Holy snappin’ arseholes is my new favorite expression … read on and you’ll understand.
I’ve said it before, and I’ll say it again: Being an entrepreneur is a heck of a job.
There are many ways to make a living, but getting a job and working for a boss is the one chosen by the majority of society.
Choosing to become an entrepreneur, putting everything on the line, working crazy hours for near zero dollars (at least for the first few years), all on the chance that your idea will hit the profit jackpot—that’s something that very few people are conditioned to do.
Notice I said “conditioned.”
Do you have the predatory skill to wait for the kill?

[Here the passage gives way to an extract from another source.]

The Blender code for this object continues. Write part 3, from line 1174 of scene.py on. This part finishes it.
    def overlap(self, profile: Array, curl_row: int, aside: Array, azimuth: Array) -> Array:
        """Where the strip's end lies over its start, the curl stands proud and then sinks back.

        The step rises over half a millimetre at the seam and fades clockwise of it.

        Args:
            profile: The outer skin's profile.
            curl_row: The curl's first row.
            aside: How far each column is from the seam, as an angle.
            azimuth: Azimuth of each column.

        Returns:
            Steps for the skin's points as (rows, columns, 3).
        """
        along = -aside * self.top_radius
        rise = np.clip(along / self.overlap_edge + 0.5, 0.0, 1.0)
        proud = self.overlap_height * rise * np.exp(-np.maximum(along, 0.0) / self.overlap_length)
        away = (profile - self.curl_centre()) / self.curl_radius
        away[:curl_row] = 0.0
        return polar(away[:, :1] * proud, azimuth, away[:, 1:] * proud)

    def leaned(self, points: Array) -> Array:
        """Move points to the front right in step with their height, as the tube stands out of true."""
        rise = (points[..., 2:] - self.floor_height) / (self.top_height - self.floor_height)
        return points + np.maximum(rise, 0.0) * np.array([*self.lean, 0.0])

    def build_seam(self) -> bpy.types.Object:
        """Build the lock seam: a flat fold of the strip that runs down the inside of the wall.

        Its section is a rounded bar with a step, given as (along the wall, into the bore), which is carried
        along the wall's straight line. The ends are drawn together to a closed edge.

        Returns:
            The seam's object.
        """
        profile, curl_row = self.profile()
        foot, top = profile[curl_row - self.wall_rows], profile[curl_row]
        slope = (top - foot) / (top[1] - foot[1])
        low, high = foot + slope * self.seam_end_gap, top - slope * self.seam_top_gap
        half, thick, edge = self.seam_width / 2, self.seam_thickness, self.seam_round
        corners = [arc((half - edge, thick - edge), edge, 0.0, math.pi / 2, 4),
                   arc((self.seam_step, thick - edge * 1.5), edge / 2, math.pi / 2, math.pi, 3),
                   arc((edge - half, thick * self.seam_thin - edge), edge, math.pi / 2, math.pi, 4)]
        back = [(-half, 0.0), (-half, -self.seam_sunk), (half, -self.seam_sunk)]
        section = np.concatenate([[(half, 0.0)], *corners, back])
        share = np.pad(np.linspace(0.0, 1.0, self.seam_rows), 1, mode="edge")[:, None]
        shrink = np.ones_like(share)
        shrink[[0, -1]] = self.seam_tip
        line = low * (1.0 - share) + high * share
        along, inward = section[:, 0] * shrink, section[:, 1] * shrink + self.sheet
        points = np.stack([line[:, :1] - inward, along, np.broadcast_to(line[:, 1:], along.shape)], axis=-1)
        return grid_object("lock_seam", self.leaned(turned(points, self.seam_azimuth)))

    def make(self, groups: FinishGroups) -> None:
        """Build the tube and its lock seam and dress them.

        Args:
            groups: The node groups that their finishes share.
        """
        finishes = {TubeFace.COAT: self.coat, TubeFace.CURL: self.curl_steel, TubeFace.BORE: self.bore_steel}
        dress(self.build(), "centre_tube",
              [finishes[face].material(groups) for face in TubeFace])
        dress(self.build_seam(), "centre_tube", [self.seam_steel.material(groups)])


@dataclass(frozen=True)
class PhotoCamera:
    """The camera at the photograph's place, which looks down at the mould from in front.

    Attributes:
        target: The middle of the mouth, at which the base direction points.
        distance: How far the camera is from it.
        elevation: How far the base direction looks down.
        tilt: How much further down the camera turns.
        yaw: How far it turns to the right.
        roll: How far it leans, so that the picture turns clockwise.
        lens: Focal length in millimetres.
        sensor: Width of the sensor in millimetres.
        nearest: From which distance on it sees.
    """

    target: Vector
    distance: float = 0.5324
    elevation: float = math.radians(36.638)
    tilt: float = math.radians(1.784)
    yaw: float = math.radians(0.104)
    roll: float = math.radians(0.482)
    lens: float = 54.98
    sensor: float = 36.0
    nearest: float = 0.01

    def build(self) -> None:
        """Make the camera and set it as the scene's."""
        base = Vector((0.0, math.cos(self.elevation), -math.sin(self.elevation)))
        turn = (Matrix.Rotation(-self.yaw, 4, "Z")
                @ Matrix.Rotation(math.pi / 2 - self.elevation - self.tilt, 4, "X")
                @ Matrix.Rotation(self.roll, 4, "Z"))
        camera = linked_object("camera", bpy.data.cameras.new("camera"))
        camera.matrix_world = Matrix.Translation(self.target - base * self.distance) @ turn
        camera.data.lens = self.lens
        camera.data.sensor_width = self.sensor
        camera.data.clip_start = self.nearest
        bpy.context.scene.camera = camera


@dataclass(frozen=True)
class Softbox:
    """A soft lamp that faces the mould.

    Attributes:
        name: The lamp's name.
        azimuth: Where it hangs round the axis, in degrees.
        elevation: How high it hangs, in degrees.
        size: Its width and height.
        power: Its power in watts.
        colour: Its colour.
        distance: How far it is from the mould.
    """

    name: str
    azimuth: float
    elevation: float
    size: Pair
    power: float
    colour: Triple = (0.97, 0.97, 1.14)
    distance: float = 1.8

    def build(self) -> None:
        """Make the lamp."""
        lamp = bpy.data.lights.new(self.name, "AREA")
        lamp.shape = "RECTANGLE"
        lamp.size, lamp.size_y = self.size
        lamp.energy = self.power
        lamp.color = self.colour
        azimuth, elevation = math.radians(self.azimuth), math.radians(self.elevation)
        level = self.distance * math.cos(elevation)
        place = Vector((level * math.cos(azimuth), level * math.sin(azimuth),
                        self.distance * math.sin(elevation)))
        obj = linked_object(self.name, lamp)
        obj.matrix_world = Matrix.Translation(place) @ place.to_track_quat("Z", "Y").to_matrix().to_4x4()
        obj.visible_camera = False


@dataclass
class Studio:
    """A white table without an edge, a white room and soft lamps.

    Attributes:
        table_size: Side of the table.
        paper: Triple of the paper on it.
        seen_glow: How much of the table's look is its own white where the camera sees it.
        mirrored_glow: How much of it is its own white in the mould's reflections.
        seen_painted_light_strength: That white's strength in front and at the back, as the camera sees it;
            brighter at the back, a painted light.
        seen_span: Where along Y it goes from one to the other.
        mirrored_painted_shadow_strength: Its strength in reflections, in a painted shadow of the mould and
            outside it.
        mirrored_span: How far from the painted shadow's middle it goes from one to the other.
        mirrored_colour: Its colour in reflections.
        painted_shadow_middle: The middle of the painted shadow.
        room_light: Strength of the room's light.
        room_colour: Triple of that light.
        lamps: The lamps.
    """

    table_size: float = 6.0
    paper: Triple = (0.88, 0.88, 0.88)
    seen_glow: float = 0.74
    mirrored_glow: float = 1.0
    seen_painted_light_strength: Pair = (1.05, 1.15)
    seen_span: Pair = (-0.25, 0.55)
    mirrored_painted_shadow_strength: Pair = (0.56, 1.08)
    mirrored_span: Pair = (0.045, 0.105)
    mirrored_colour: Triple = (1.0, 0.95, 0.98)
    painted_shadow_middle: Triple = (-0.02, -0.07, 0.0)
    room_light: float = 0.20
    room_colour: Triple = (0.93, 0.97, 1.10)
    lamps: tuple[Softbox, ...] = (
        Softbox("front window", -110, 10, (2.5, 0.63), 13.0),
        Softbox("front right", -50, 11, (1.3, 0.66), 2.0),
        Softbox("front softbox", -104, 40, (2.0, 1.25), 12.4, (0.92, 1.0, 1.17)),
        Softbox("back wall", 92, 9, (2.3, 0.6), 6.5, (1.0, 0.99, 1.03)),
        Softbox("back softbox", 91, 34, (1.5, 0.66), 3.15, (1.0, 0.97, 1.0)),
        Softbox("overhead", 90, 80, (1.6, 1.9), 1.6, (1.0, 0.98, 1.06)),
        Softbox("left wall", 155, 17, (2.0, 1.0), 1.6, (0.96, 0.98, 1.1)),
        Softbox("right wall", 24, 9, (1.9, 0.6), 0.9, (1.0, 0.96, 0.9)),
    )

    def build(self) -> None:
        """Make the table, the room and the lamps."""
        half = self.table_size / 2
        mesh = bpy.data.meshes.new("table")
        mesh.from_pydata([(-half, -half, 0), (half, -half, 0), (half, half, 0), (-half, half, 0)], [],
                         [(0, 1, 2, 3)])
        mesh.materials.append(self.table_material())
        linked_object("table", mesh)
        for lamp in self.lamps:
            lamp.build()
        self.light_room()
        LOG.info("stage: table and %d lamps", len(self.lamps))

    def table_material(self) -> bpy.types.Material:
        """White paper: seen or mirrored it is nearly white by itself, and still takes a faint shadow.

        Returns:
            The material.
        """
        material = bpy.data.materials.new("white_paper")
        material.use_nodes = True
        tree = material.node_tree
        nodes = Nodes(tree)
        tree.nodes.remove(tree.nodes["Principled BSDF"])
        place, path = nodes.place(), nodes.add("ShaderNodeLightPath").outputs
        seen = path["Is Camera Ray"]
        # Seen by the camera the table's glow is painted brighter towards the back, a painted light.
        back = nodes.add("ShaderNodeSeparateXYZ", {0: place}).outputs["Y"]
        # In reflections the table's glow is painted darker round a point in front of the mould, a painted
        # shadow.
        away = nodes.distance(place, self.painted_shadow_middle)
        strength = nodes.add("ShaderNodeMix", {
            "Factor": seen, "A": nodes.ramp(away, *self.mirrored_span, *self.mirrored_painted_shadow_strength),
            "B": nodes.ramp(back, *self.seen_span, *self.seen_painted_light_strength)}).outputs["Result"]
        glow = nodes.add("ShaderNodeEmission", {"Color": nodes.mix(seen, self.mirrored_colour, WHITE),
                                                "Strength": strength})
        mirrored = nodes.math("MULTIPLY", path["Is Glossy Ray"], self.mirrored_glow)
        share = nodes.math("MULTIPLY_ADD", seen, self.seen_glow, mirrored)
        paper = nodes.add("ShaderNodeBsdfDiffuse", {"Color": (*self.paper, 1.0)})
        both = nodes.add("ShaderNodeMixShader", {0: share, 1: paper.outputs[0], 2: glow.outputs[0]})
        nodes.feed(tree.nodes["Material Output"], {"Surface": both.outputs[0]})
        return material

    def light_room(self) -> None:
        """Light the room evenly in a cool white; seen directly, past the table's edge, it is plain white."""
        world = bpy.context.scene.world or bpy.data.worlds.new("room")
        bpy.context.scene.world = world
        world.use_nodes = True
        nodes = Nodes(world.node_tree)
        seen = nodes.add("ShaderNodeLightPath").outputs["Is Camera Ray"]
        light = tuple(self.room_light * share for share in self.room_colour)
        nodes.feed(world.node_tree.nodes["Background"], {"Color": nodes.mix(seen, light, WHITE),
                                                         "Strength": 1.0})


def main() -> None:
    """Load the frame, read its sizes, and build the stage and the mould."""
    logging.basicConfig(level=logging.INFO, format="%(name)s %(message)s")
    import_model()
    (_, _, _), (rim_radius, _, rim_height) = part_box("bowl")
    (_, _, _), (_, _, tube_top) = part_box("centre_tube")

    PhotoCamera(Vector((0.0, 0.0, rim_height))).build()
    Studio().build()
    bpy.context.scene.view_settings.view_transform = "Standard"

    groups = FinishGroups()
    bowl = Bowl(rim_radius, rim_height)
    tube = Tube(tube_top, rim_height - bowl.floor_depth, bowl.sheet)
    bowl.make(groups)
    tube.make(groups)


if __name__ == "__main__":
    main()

Many people decide to enter the entrepreneurial jungle figuring that it looks easy, only to realize how difficult it actually can be once you’re in the jungle.
I had an employee who resigned many years ago. The fact that he resigned wasn’t a problem on its own. He was an excellent employee and someone I enjoyed working with. What bothered me is the conversation that ensued after I asked what he was planning on doing afterwards. His response obviously bothered me enough that I still remember it almost 14 years later. He suggested that he was going to open his own, competing business, starting as a contractor, and that he would look for his own clients. He then went on to say how easy it was, and how much money you can make as a business owner. He said that the real hard work is done by the employees; the owner sits around and directs people all day, so how hard could that be?
He was out of business, calling me for his old job back two years later.
My point is, many people decide to become a business owner because they believe the mantra “if you build it, they will come.”
Reality check: It isn’t that easy.
There are solo entrepreneurs who run small home-based business with one or two staff, do extremely well, and are perfectly content to leave it as such. Then there are those who want to expand, but don’t understand what it involves. They believe that starting, growing, and maintaining a profitable business with a team of 10, 20, 50, or more staff is easy, but the reality is, many of those people will buckle when the going gets tough. They buckle when they realize that you need to work 80 hours a week, take home less pay than most of your staff for a few years, and bring a high level of patience and skill to every decision.
This is what I mean when I say that few people in society are conditioned to be an entrepreneur.
I’m the biggest champion of the small business owner, but we need to be realistic about what it involves.
What do you need to do to place yourself at the top of the jungle’s food chain?
Sometimes the best opportunities present themselves when the market is tanking or the economy is in recession. That’s when you take the big bets and pounce. If you have to liquidate your portfolio to take advantage of the opportunity, then you’re probably in a worse position.
In order to become successful as an entrepreneur, you often have to sit patiently, stealth-like, waiting to pounce, and when do you do pounce, be nimble and aggressive. Over the years running your business, opportunities will present themselves. Whether it’s a competitor for sale, or a new business idea you want to pursue. And when they do, you need to have the cash
Many entrepreneurs don’t understand why it’s important not to be fully vested in the stock market with their business’s profits, and that’s why I came up with an investment allocation strategy for the business owner (you can read and download my book free from here).
Your cash is your weapon. You can’t have your cash tied up in venture capital and the stock market, down 40%. It’s not a question of “if” the market will turn, it’s a question of when. And when it does, you MUST be ready.
Your cash is your best defense. And with your cash, you will be ready to pounce when the opportunity is right.
There’s an animal that’s found in North and South America that’s placed itself at the top of the food chain by being not only powerful but incredibly stealth like in how it attacks its prey.
There are two parts I want you to pay attention to:
- Minute 0:30 when the man says “holy snappin’ arseholes.” I love it. I think I might use that expression.
- Minute 1:40: Did you notice how the cougar was just waiting patiently, observing the kill, and getting ready to pounce?
That’s you—or at least it should be. Your cash is your weapon, and you wait patiently for the opportunity to arise, and when it does, you attack. You buy your competitor, or, the new piece of real estate with your cash after the market has crashed. No cash, you’re not in the game.